Dennoch lässt sich ein Zusammenhang nicht ignorieren: Denn die Erfahrung von Ärzten u. a. der letzten Jahre hat gezeigt, dass mit steigender Belastung durch künstliche elektromagnetische Felder die Zahl der Menschen, die an EHS leiden, zunimmt. Die Belastung wird nicht allein durch die Anzahl an Mobilfunk-Sendeantennen, WLANs und Endgeräten bestimmt, sondern ebenfalls durch Belastungen elektromagnetischer Felder von z.B. Monitoren, Notebooks, Energiesparlampen und sonstigen elektronischen Geräten. Die zunehmende Verbreitung elektronischer Anwendungen wie z.B. “Smart Home” und die Ausbaupläne zu 5G-Anwendungen wird die Belastung mit sog. “Elektrosmog” weiter erhöhen.
EHS weist viele Ähnlichkeiten zu Multipler Chemikalien-Sensitivität (MCS) auf. Menschen, die an EMF-bedingten Beschwerden leiden, haben häufig auch eine Sensibilität gegenüber Chemikalien. Da unser Körper insbesondere auf Chemikalien und elektromagnetische Felder stark reagieren kann, ist dies nachvollziehbar.
Ernstzunehmende Beeinträchtigung
Bis sich die Auswirkungen elektromagnetischer Felder als Krankheit manifestieren, vergeht in der Regel viel Zeit. Es gibt aber ernstzunehmende Beeinträchtigungen, die bei manchen Personen akut auftreten, bei anderen zeitverzögert (wie z.B. Wortfindungsstörungen, Konzentrationsschwäche, Kopfschmerzen, Enge in der Brust, Schwindel, Herzbeschwerden (siehe “Symptome“). Wissenschaftliche Daten belegen, dass elektromagnetische Felder zu Befindlichkeitsstörungen und zahlreichen Krankheiten beitragen.

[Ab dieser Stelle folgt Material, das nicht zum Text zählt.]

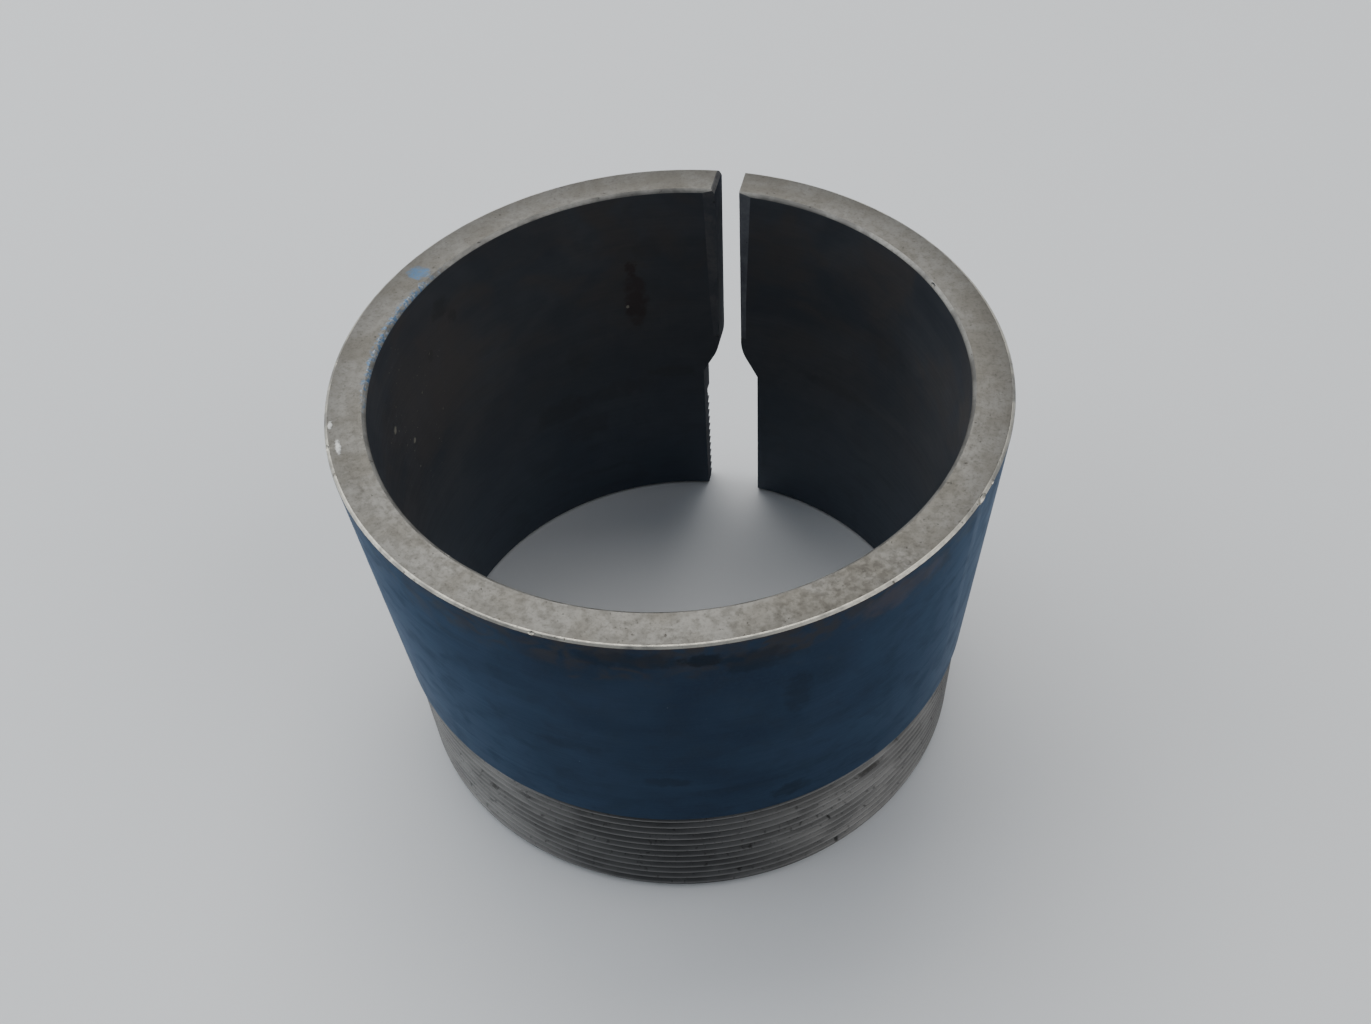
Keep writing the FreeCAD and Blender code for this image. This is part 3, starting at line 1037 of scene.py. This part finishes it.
@dataclass
class AdapterSleeve:
    """The whole sleeve: one turned, threaded and slotted piece of steel."""

    bore: float = mount("bore")["dims"]["r_mm"] * MM
    length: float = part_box(NODE)[1][2]
    large_end: float = 57.8 * MM
    taper: float = 12.0
    shoulder: float = 27.5 * MM
    rim: float = 0.5 * MM
    bore_rim: float = 0.5 * MM
    bore_foot: float = 0.8 * MM
    lead_in: float = 1.2 * MM
    neck_gap: float = 0.1 * MM
    softening: float = 0.12 * MM
    columns: int = 360
    smooth_below: float = math.radians(24)
    thread: ThreadForm = field(default_factory=ThreadForm)
    slot: SlotForm = field(default_factory=SlotForm)
    nicks: tuple[Nick, ...] = (
        Nick(angle=-19.6, radius=57.85, height=80.95, long=1.6, deep=0.85),
        Nick(angle=-15.6, radius=57.8, height=80.95, long=0.8, deep=0.55),
        Nick(angle=-152.0, radius=57.8, height=80.95, long=1.2, deep=0.60),
        Nick(angle=-97.0, radius=57.8, height=81.0, long=0.9, deep=0.50),
        Nick(angle=36.0, radius=50.8, height=81.0, long=1.0, deep=0.55, lean=-45),
        Nick(angle=-118.0, radius=50.8, height=81.0, long=1.2, deep=0.55, lean=-45),
        Nick(angle=-38.0, radius=54.95, height=20.8, long=1.6, deep=0.45, lean=0),
    )

    def seat(self, height: float) -> float:
        """Radius of the tapered seat at a height."""
        return self.large_end - (self.length - height) / (2 * self.taper)

    def section(self) -> list[Point]:
        """The turned section, from the neck's foot over the top and down the bore.

        Returns:
            Its corners, rounded a little where they are worn.
        """
        neck = self.thread.root - self.neck_gap
        top, rim, inner, soft = self.length, self.rim, self.bore_rim, self.softening
        points = [
            (neck, self.thread.top),
            (neck, self.shoulder),
            (self.seat(self.shoulder) - soft, self.shoulder),
            (self.seat(self.shoulder + soft), self.shoulder + soft),
            (self.seat(top - rim - soft), top - rim - soft),
            (self.seat(top) - 0.15 * rim, top - 0.75 * rim),
            (self.seat(top) - 0.75 * rim, top - 0.15 * rim),
            (self.seat(top) - rim - soft, top),
            (self.bore + inner + soft, top),
            (self.bore + 0.6 * inner, top - 0.4 * inner),
            (self.bore + 0.2 * inner, top - 0.8 * inner),
            (self.bore, top - inner - soft),
            (self.bore, self.bore_foot),
            (self.bore + self.bore_foot, 0),
        ]
        return [(radius, 0, height) for radius, height in points]

    def build(self) -> bpy.types.Object:
        """Model the sleeve and dress it.

        Returns:
            The finished piece, at the origin, with its place in its mesh.
        """
        body = trace("sleeve", self.section())
        spin(body, self.columns)
        thread = self.thread.build(self.columns)
        only(body)
        thread.select_set(True)
        bpy.ops.object.join()
        self.close_ends(body)
        face_outwards(body)
        cut(body, self.lead_in_cutter())
        cut(body, self.slot.cutter(self.bore, self.large_end, self.length))
        cut(body, self.slot.land_cutter(self.bore, self.length))
        cut(body, self.slot.lip_cutter(self.bore, self.large_end, self.length))
        cut(body, self.nick_cutters())
        face_outwards(body)
        only(body)
        bpy.ops.object.shade_smooth_by_angle(angle=self.smooth_below)
        self.dress(body)
        return body

    def close_ends(self, body: bpy.types.Object) -> None:
        """Fill the flat rings from the thread to the neck and to the bore's foot."""
        for height in (self.thread.top, 0.0):
            with Edit(body, Element.EDGE) as edit:
                loose = open_edges(body.data)
                level = [abs(v.co.z - height) < SLIVER for v in body.data.vertices]
                edit.pick(
                    lambda edge: tuple(sorted(edge.vertices)) in loose
                    and all(level[v] for v in edge.vertices)
                )
                bpy.ops.mesh.fill(use_beauty=True)

    def lead_in_cutter(self) -> bpy.types.Object:
        """A ring that chamfers the first thread at 45 degrees."""
        foot, out = self.thread.crest - self.lead_in, self.thread.crest + self.lead_in
        spare = 0.5 * MM
        loop = [(foot - spare, 0, -spare), (out, 0, -spare), (out, 0, out - foot)]
        piece = trace("lead_in_work", loop + loop[:1])
        spin(piece, self.columns)
        return piece

    def nick_cutters(self) -> bpy.types.Object:
        """All the nicks' blocks in one mesh."""
        blocks = [nick.cutter() for nick in self.nicks]
        only(blocks[0])
        for block in blocks:
            block.select_set(True)
        bpy.ops.object.join()
        return blocks[0]

    def zone(self, face: bpy.types.MeshPolygon) -> Zone:
        """Tell which zone a face belongs to, by its place and its normal.

        Args:
            face: A face of the finished mesh.

        Returns:
            Its zone.
        """
        middle, normal = face.center, face.normal
        radius, near = reach(middle), middle.y > 0 and abs(middle.x) < self.slot.wide + 0.05 * MM
        outward = (normal.x * middle.x + normal.y * middle.y) / radius
        lip = near and middle.x < 0 and abs(middle.x) < self.slot.narrow + self.slot.lip_across
        if near and abs(normal.x) > 0.9:
            return Zone.SLOT_WALL
        if lip and middle.z > self.length - 1.3 * MM and normal.x > 0.3 and normal.z > 0.15:
            return Zone.LIP
        # Flats along the split: the right one takes the painted-light copy, the left one the
        # painted-shade copy.
        if near and 0.13 < abs(normal.x) < 0.4 and normal.y < -0.9 and abs(normal.z) < 0.1:
            return Zone.RIGHT_LAND if middle.x > 0 else Zone.LEFT_LAND
        if near and abs(normal.x) > 0.5 and abs(middle.x) < self.slot.wide:
            return Zone.SLOT_WALL
        if abs(normal.z) > 0.995:
            return Zone.END_FACE if middle.z > self.shoulder else Zone.THREAD
        if middle.z > self.length - 1.2 * MM and abs(outward) < 0.93:
            return Zone.OUTER_RIM if radius > self.bore + 3 * MM else Zone.INNER_RIM
        if radius < self.bore + self.bore_foot and middle.z < self.length:
            return Zone.INNER_RIM if outward > -0.9 else Zone.BORE
        return Zone.SEAT if middle.z > self.shoulder else Zone.THREAD

    def dress(self, body: bpy.types.Object) -> None:
        """Give each zone its finish."""
        order = list(Zone)
        for zone in order:
            body.data.materials.append(zone.value.build())
        for face in body.data.polygons:
            face.material_index = order.index(self.zone(face))


# -------------------------------------------------------------------- studio


@dataclass(frozen=True)
class SoftBox:
    """A square lamp that faces the sleeve."""

    name: str
    place: Point
    size: float
    power: float
    colour: Colour = (1, 1, 1)

    def build(self) -> None:
        """Hang the lamp."""
        data = bpy.data.lights.new(self.name, "AREA")
        data.size, data.energy, data.color = self.size, self.power, self.colour
        lamp = bpy.data.objects.new(self.name, data)
        bpy.context.scene.collection.objects.link(lamp)
        lamp.location = self.place
        aim = Vector((0, 0, 0.05)) - Vector(self.place)
        lamp.rotation_euler = aim.to_track_quat("-Z", "Y").to_euler()


@dataclass
class Studio:
    """Plain pale floor, soft lights and the camera."""

    lens: float = 36.146
    sensor: float = 36.0
    shift: tuple[float, float] = (0.0102, 0.0879)
    eye_mm: Point = (47.835, -168.483, 238.954)
    right: Point = (0.97349373, 0.22281067, -0.05162717)
    up: Point = (-0.14738779, 0.78375584, 0.60332713)
    floor_size: float = 6.0
    floor_colour: Colour = (0.80, 0.81, 0.82)
    sky: Colour = (0.80, 0.88, 1.0)
    sky_strength: float = 0.30
    lamps: tuple[SoftBox, ...] = (
        SoftBox("window_left", (-1.05, -0.05, 0.80), 1.3, 9.5, (0.95, 0.98, 1.0)),
        SoftBox("window_back", (-0.24, 0.72, 1.30), 1.2, 14.0, (1.0, 0.99, 0.96)),
        SoftBox("window_right", (1.05, -0.05, 0.85), 1.2, 6.0, (1.0, 0.99, 0.97)),
    )

    def build(self) -> None:
        """Set up the floor, the lamps, the sky and the camera."""
        self.lay_floor()
        for lamp in self.lamps:
            lamp.build()
        self.light_sky()
        self.place_camera()

    def lay_floor(self) -> None:
        """A wide pale floor that the sleeve stands on."""
        bpy.ops.object.select_all(action="DESELECT")
        bpy.ops.mesh.primitive_plane_add(size=self.floor_size, location=(0, 0, 0))
        floor = bpy.context.active_object
        floor.name = "floor"
        r = Recipe("pale_floor")
        grain = r.solid_noise(40, 3)
        pale = r.mix(r.math("MULTIPLY", grain, 0.08), self.floor_colour, (0.6, 0.61, 0.62))
        floor.data.materials.append(r.finish(pale, 0.8, []))

    def light_sky(self) -> None:
        """A dim even sky."""
        world = bpy.data.worlds.new("sky")
        bpy.context.scene.world = world
        world.use_nodes = True
        background = world.node_tree.nodes["Background"]
        background.inputs["Color"].default_value = (*self.sky, 1)
        background.inputs["Strength"].default_value = self.sky_strength

    def place_camera(self) -> None:
        """Look down into the bore from the front, with the slot at the back."""
        data = bpy.data.cameras.new("camera")
        data.sensor_width, data.lens = self.sensor, self.lens
        data.shift_x, data.shift_y = self.shift
        data.clip_start, data.clip_end = 0.01, 20
        camera = bpy.data.objects.new("camera", data)
        bpy.context.scene.collection.objects.link(camera)
        right, up = Vector(self.right), Vector(self.up)
        turn = Matrix((right, up, right.cross(up))).transposed().to_4x4()
        camera.matrix_world = Matrix.Translation(Vector(self.eye_mm) * MM) @ turn
        bpy.context.scene.camera = camera


def main() -> None:
    """Set up the studio, build the sleeve and report it."""
    logging.basicConfig(level=logging.INFO, format="%(name)s: %(message)s")
    Studio().build()
    sleeve = AdapterSleeve().build()
    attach(sleeve, "root")
    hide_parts(NODE)
    triangles = sum(len(face.vertices) - 2 for face in sleeve.data.polygons)
    log.info("%s: %d triangles, %d finishes", sleeve.name, triangles, len(Zone))


if __name__ == "__main__":
    main()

Immer mehr Länder beginnen, EHS als ernstzunehmende Beeinträchtigung anzuerkennen. Damit verbessert sich auch die rechtliche Lage: Abschirmmaßnahmen sind steuerlich absetzbar. Gerichte gestehen Erkrankten Unterstützungsleistungen zu. Arbeitgeber richten elektrosmog-arme Arbeitsplätze ein. Versicherungsgesellschaften verweigern zudem Mobilfunkanbietern einen Versicherungsschutz und Handyherstellern eine Produkthaftung.
Laut Bundesamt für Strahlenschutz (BfS) bezeichnet sich „etwa ein Prozent der bundesdeutschen Bevölkerung selbst als elektrosensibel“. Diese Zahl deckt sich allerdings nicht mit den Zahlen internationaler Studien, die seit dem Jahr 2000 veröffentlicht werden und bis in den zweistelligen Prozentbereich gehen. Da es keine offizielle und eindeutige Definition des Krankheitsbildes gibt, sind die vorhandenen Zahlen schwer miteinander vergleichbar und bieten Raum für Interpretation. Deutlich ist aber, dass die Gesamtzahl der Menschen, die sich selbst als “elektrosensibel” bezeichnen, stark zunimmt.